Crystal and Electronic Structures of the Quasi-Two-Dimensional Organic Conductor α-(BEDT-TTF)2I3 and Its Selenium Analogue α-(BEDT-TSeF)2I3 under Hydrostatic Pressure at Room Temperature

Abstract

We perform crystal structure analyses of the organic conductor α-(BEDT-TTF) 2 I 3 [where BEDT-TTF denotes bis(ethylene)dithiotetrathiafulvalene] and its selenium analogue α-(BEDT-TSeF) 2 I 3 [where BEDT-TSeF denotes bis(ethylene)dithiotetraselenafulvalene] at room temperature under hydrostatic pressure, where they are expected to have zero-gap points at the Fermi level with a Dirac-cone-type dispersion for a massless particle. We calculate the electronic band structures using a combination of the extended Hückel molecular orbital calculation based on the obtained crystal structures and the tight-binding band structure calculation.

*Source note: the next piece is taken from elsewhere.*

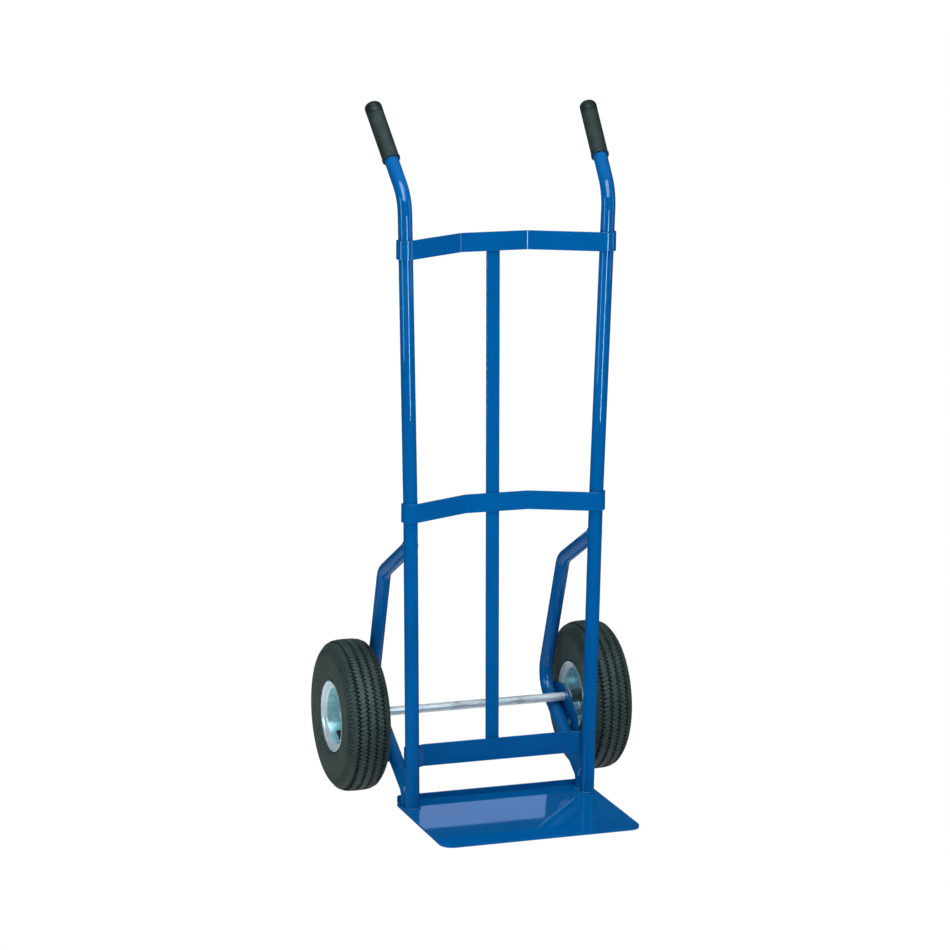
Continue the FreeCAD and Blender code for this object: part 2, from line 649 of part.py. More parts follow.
# ---------------------------------------------------------------------- axle
body = new_body("Axle")
sketch = new_sketch(body, "YZ_Plane", "AxleSection")
draw_circle(sketch, 0, 0, cell("axle_radius"), "Sheet.axle_radius")
pad(body, sketch, "Sheet.axle_half * 2", symmetric=True)
holes = new_sketch(body, "XY_Plane", "AxlePinHoles")
for sign in (-1, 1):
    draw_circle(holes, sign * cell("pin_x"), 0, cell("pin_hole"), "Sheet.pin_hole",
                ("" if sign > 0 else "-") + "Sheet.pin_x")
pocket_through(body, holes, symmetric=True)
base = body.Tip
ends = ["Edge%d" % (i + 1) for i, e in enumerate(base.Shape.Edges)
        if e.BoundBox.XLength < 1e-4 and abs(abs(e.CenterOfMass.x) - cell("axle_half")) < 1e-3]
bevel = body.newObject("PartDesign::Chamfer", "AxleChamfer")
bevel.Base = (base, ends)
bevel.setExpression("Size", "Sheet.axle_chamfer")
body.Placement = Placement(V(0, cell("axle_y"), cell("axle_z")), Rotation())
bind(body, [("Placement.Base.y", "Sheet.axle_y"), ("Placement.Base.z", "Sheet.axle_z")])
doc.recompute()
finish("axle", body)

# ------------------------------------------------------ washers, split pins
for side, sign in SIDES:
    name = side.capitalize()
    for label, title, outer, start, length in (
            ("inner_washer", "Spacer", "Sheet.spacer_radius", "Sheet.spacer_from", "Sheet.spacer_long"),
            ("outer_washer", "Washer", "Sheet.washer_radius", "Sheet.washer_from", "Sheet.washer_long")):
        washer = ring(name + title, outer, "Sheet.washer_bore", length, start)
        turn = Rotation(V(0, 0, 1), 0 if sign > 0 else 180)
        washer.Placement = Placement(V(0, cell("axle_y"), cell("axle_z")), turn)
        bind(washer, [("Placement.Base.y", "Sheet.axle_y"), ("Placement.Base.z", "Sheet.axle_z")])
        finish(side + "_" + label, washer)
    # eye above the axle, shank through it, two legs spread below it
    parts = []
    shank = cylinder(name + "PinShank", "Sheet.pin_radius", "20", ("0", "0", "-10"))
    eye = doc.addObject("Part::Torus", name + "PinEye")
    eye.Placement = Placement(V(0, 0, 12.2), Rotation(V(0, 1, 0), 90))
    bind(eye, [("Radius1", "Sheet.pin_radius + 1.6"), ("Radius2", "Sheet.pin_radius - 0.1")])
    parts = [shank, eye]
    for lean in (-38, 38):
        leg = cylinder(name + "PinLeg" + ("A" if lean < 0 else "B"), "Sheet.pin_radius - 0.25", "7.5",
                       ("0", "0", "0"), Rotation(V(1, 0, 0), 180 + lean))
        leg.Placement.Base = V(0, 0, -9.6)
        parts.append(leg)
    pin = doc.addObject("Part::MultiFuse", name + "SplitPin")
    pin.Shapes = parts
    pin.Placement = Placement(V(sign * cell("pin_x"), cell("axle_y"), cell("axle_z")), Rotation(V(0, 0, 1), 0))
    bind(pin, [("Placement.Base.x", ("" if sign > 0 else "-") + "Sheet.pin_x"),
               ("Placement.Base.y", "Sheet.axle_y"), ("Placement.Base.z", "Sheet.axle_z")])
    finish(side + "_split_pin", pin)

# -------------------------------------------------------------------- wheels
# Drawn about the X axis with the wheel's centre at 0 and +X outboard.


def arc(a, m, b):
    return ("arc", V(a[0], a[1], 0), V(m[0], m[1], 0), V(b[0], b[1], 0))


def line(a, b):
    return ("line", V(a[0], a[1], 0), V(b[0], b[1], 0))


R, W = cell("tyre_radius"), cell("tyre_half")
# tyre section, half, from the crown to the bead and back along the inside
HALF = [arc((26.0, R - 4.7), (W - 5.0, R - 12.6), (38.0, R - 23.5)),
        arc((38.0, R - 23.5), (W, 91.0), (38.0, 76.0)),
        arc((38.0, 76.0), (34.8, 66.2), (28.4, 57.9)),
        line((28.4, 57.9), (26.5, 51.35)),
        line((26.5, 51.35), (18.5, 49.95)),
        line((18.5, 49.95), (19.6, 55.0)),
        line((19.6, 55.0), (25.0, 62.0)),
        arc((25.0, 62.0), (30.2, 68.5), (32.6, 76.0)),
        arc((32.6, 76.0), (34.0, 88.0), (33.0, 98.0)),
        arc((33.0, 98.0), (31.2, 108.0), (27.0, 115.6))]


def mirrored(piece):
    pts = [V(-p.x, p.y, 0) for p in piece[1:]]
    return (piece[0],) + tuple(reversed(pts))


for side, sign in SIDES:
    name = side.capitalize()
    # tyre
    body = new_body(name + "Tyre")
    sketch = new_sketch(body, "XZ_Plane", body.Name + "Section")
    loop = [arc((-26.0, R - 4.7), (0, R), (26.0, R - 4.7))] + HALF
    loop += [arc((27.0, 115.6), (0, 120.6), (-27.0, 115.6))] + [mirrored(p) for p in reversed(HALF)]
    draw(sketch, loop)
    revolve(body, sketch)
    bind_wheel(body, sign)
    finish(side + "_tyre", body)

    # inner tube: a thin ring-shaped skin inside the tyre
    skin_out = doc.addObject("Part::Torus", name + "TubeOuter")
    bind(skin_out, [("Radius1", "Sheet.tube_ring"), ("Radius2", "Sheet.tube_section")])
    skin_in = doc.addObject("Part::Torus", name + "TubeInner")
    bind(skin_in, [("Radius1", "Sheet.tube_ring"), ("Radius2", "Sheet.tube_section - Sheet.tube_skin")])
    skin_out.Placement = Placement(V(0, 0, 0), Rotation(V(0, 1, 0), 90))
    skin_in.Placement = Placement(V(0, 0, 0), Rotation(V(0, 1, 0), 90))
    skin = doc.addObject("Part::Cut", name + "InnerTube")
    skin.Base, skin.Tool = skin_out, skin_in
    bind_wheel(skin, sign)
    finish(side + "_inner_tube", skin)

    # rim halves: pressed discs with a tapered bead seat and a curled flange
    for half, face in (("outer", 1.0), ("inner", -1.0)):
        body = new_body(name + "Rim" + half.capitalize())
        sketch = new_sketch(body, "XZ_Plane", body.Name + "Section")
        mid = face * cell("rim_sheet") / 2.0
        run = [(mid, cell("rim_hole"), 0), (mid, cell("rim_seat"), 5.0), (face * 27.5, 50.0, 3.2),
               (face * 29.5, 57.0, 3.0), (face * cell("rim_edge"), cell("rim_flange"), 0)]
        draw(sketch, corners(strip(run, cell("rim_sheet")), True))
        revolve(body, sketch)
        hole = new_sketch(body, "YZ_Plane", body.Name + "BoltHole")
        at = cell("bolt_ring") * math.sqrt(0.5)
        draw_circle(hole, at, at, cell("bolt_hole"), "Sheet.bolt_hole",
                    "Sheet.bolt_ring * sqrt(0.5)", "Sheet.bolt_ring * sqrt(0.5)")
        drill = pocket_through(body, hole, symmetric=True)
        before = body.Shape.Volume
        pattern = body.newObject("PartDesign::PolarPattern", body.Name + "BoltHoles")
        pattern.Originals = [drill]
        pattern.Axis = (origin_plane(body, "X_Axis"), [""])
        pattern.Angle = 360
        pattern.Occurrences = 4
        body.Tip = pattern
        doc.recompute()
        if body.Shape.Volume > before - 10:
            raise RuntimeError("the bolt holes were not repeated")
        if half == "outer":
            hole = new_sketch(body, "XY_Plane", body.Name + "ValveHole")
            draw_circle(hole, cell("valve_hole_x"), 0, cell("valve_hole"), "Sheet.valve_hole", "Sheet.valve_hole_x")
            pocket_through(body, hole)
        bind_wheel(body, sign)
        finish(side + "_rim_" + half, body)

    # rim bolts and nuts, one group of each
    along_x = Rotation(V(0, 1, 0), 90)
    bolts, nuts = [], []
    for k in range(4):
        angle = math.radians(45 + 90 * k)
        here = V(0, cell("bolt_ring") * math.cos(angle), cell("bolt_ring") * math.sin(angle))
        tag = "%s%d" % (name, k + 1)
        where = ("0", "Sheet.bolt_ring * cos(%d)" % (45 + 90 * k), "Sheet.bolt_ring * sin(%d)" % (45 + 90 * k))
        shank = cylinder("BoltShank" + tag, "Sheet.bolt_radius", "Sheet.bolt_tail + Sheet.rim_sheet + 1",
                         ("-Sheet.bolt_tail",) + where[1:], along_x)
        head = doc.addObject("Part::Prism", "BoltHead" + tag)
        head.Polygon = 6
        head.Placement = Placement(V(cell("rim_sheet"), here.y, here.z), along_x)
        bind(head, [("Circumradius", "Sheet.bolt_head"), ("Height", "Sheet.bolt_head_tall"),
                    ("Placement.Base.x", "Sheet.rim_sheet"),
                    ("Placement.Base.y", where[1]), ("Placement.Base.z", where[2])])
        one = doc.addObject("Part::Fuse", "Bolt" + tag)
        one.Base, one.Tool = head, shank
        bolts.append(one)
        block = doc.addObject("Part::Prism", "NutBlock" + tag)
        block.Polygon = 6
        block.Placement = Placement(V(0, here.y, here.z), along_x)
        bind(block, [("Circumradius", "Sheet.bolt_head"), ("Height", "Sheet.nut_tall"),
                     ("Placement.Base.x", "-Sheet.rim_sheet - Sheet.nut_tall"),
                     ("Placement.Base.y", where[1]), ("Placement.Base.z", where[2])])
        bore = cylinder("NutBore" + tag, "Sheet.nut_bore", "Sheet.nut_tall + 4",
                        ("-Sheet.rim_sheet - Sheet.nut_tall - 2",) + where[1:], along_x)
        one = doc.addObject("Part::Cut", "Nut" + tag)
        one.Base, one.Tool = block, bore
        nuts.append(one)
    for group, label in ((bolts, "_rim_bolts"), (nuts, "_rim_nuts")):
        bundle = doc.addObject("Part::Compound", name + label.title().replace("_", ""))
        bundle.Links = group
        bind_wheel(bundle, sign)
        finish(side + label, bundle)

    # hub tube and its two flanged bushes
    hub = ring(name + "Hub", "Sheet.hub_radius", "Sheet.hub_bore", "Sheet.hub_long", "Sheet.hub_inner")
    bind_wheel(hub, sign)
    finish(side + "_hub", hub)
    bushes = []
    for tag, sleeve_from, flange_from in (
            ("In", "Sheet.hub_inner", "Sheet.hub_inner - Sheet.bush_flange"),
            ("Out", "Sheet.hub_inner + Sheet.hub_long - Sheet.bush_sleeve", "Sheet.hub_inner + Sheet.hub_long")):
        sleeve = cylinder(name + "BushSleeve" + tag, "Sheet.bush_radius", "Sheet.bush_sleeve",
                          (sleeve_from, "0", "0"), along_x)
        flange = cylinder(name + "BushFlange" + tag, "Sheet.hub_radius", "Sheet.bush_flange",
                          (flange_from, "0", "0"), along_x)
        whole = doc.addObject("Part::Fuse", name + "BushBody" + tag)
        whole.Base, whole.Tool = sleeve, flange
        bore = cylinder(name + "BushBore" + tag, "Sheet.bush_bore", "Sheet.hub_long + 40",
                        ("Sheet.hub_inner - 20", "0", "0"), along_x)
        bush = doc.addObject("Part::Cut", name + "Bush" + tag)
        bush.Base, bush.Tool = whole, bore
        bushes.append(bush)
    pair = doc.addObject("Part::Compound", name + "HubBushes")
    pair.Links = bushes
    bind_wheel(pair, sign)
    finish(side + "_hub_bushes", pair)

    # valve: moulded stem with a threaded end, a clamping ring inside the dish, a cap
    lean = math.radians(cell("valve_tilt"))
    axis = V(math.sin(lean), 0, math.cos(lean))
    seat = Placement(V(cell("valve_foot_x"), 0, -cell("valve_foot_drop")), Rotation(V(0, 0, 1), axis))
    shapes = (("valve_stem", "ValveStem",
               [(0, 0, 0), (6.0, 0, 0.6), (6.0, 1.6, 0.6), (4.2, 2.4, 0.5), (4.2, 14.0, 2.0), (3.3, 19.6, 0),
                (2.55, 19.6, 0), (2.55, 24.0, 0.4), (0, 24.0, 0)]),
              ("valve_nut", "ValveNut",
               [(4.25, 8.6, 0), (6.6, 8.6, 0.5), (6.6, 10.8, 0.5), (5.4, 11.8, 0.5), (4.25, 11.8, 0)]),
              ("valve_cap", "ValveCap",
               [(2.6, 19.8, 0), (4.3, 19.8, 0.5), (4.3, 28.0, 2.0), (0, 29.4, 0), (0, 24.4, 0), (2.6, 24.4, 0)]))
    for label, title, outline in shapes:
        body = new_body(name + title)
        sketch = new_sketch(body, "XZ_Plane", body.Name + "Section")
        draw(sketch, corners(outline, True))
        revolve(body, sketch, "V_Axis")
        body.Placement = wheel_placement(sign).multiply(seat)
        finish(side + "_" + label, body)

# -------------------------------------------------------------------- output
doc.recompute()
problems = []
for obj in doc.Objects:
    if "Invalid" in obj.State or "Error" in obj.State:
        problems.append("%s: %s" % (obj.Label, obj.State))
for label, obj in finished.items():
    shape = obj.Shape
    if shape.isNull() or not shape.isValid() or shape.Volume <= 0:
        problems.append(label + ": shape is null, invalid or empty")
if problems:
    raise RuntimeError("; ".join(problems))

os.makedirs("parts", exist_ok=True)
for label, obj in finished.items():
    obj.Shape.exportStep(os.path.join("parts", label + ".step"))
    box = obj.Shape.BoundBox
    print("%-22s solids %d  volume %10.1f  X %8.2f %8.2f  Y %8.2f %8.2f  Z %8.2f %8.2f" % (
        label, len(obj.Shape.Solids), obj.Shape.Volume, box.XMin, box.XMax, box.YMin, box.YMax, box.ZMin, box.ZMax))
print(len(finished), "nodes")
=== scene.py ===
import json
import math
import random

import bmesh
import bpy
import numpy as np
from mathutils import Matrix, Vector


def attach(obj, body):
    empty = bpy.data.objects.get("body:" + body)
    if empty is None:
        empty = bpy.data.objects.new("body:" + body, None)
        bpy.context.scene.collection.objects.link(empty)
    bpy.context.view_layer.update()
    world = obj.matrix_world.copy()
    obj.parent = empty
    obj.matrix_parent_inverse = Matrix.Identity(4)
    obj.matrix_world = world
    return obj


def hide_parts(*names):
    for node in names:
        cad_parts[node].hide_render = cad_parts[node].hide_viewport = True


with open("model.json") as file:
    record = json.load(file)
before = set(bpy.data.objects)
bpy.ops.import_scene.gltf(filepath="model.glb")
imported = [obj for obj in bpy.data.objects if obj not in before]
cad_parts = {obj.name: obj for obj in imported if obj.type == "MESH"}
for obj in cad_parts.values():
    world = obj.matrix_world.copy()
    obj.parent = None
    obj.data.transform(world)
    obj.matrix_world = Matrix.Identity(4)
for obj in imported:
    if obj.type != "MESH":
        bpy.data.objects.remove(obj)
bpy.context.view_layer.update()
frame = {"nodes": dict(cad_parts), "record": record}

NODES = frame["nodes"]
MM = 0.001
scene = bpy.context.scene

# ------------------------------------------------------------------ geometry taken from the CAD frame
UPRIGHT_Y = -35.5
AXLE_Y, AXLE_Z = 120.0, 130.0
WHEEL_X = 218.5
BAR_X = -7.0
SIDES = (("left", -1.0), ("right", 1.0))


def upright_x(z):
    """Distance of an upright's axis from the mid-plane, in mm, below the handle bend."""
    return 157.2 + (164.4 - 157.2) / 515.0 * z if z < 515.0 else 164.4 + (177.96 - 164.4) / (1039.8 - 515.0) * (z - 515.0)


LEAN = math.radians(0.80)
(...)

We find that I) the obtained Fermi surfaces of both salts under hydrostatic pressure are simply larger than those at ambient pressure owing to an increase in overlap integrals caused by the pressure, and II) electronic structures having zero-gap points with a Dirac-cone-type dispersion at the Fermi level are realized only in α-(BEDT-TTF) 2 I 3 by the introduction of suitable site potentials in wide parameter areas. These results suggest that, to realize such a unique electronic structure in this class of materials, some mechanisms are needed to effectively give the site potentials employed in this study. Examples are electronic correlation effects and I 3 anion potentials.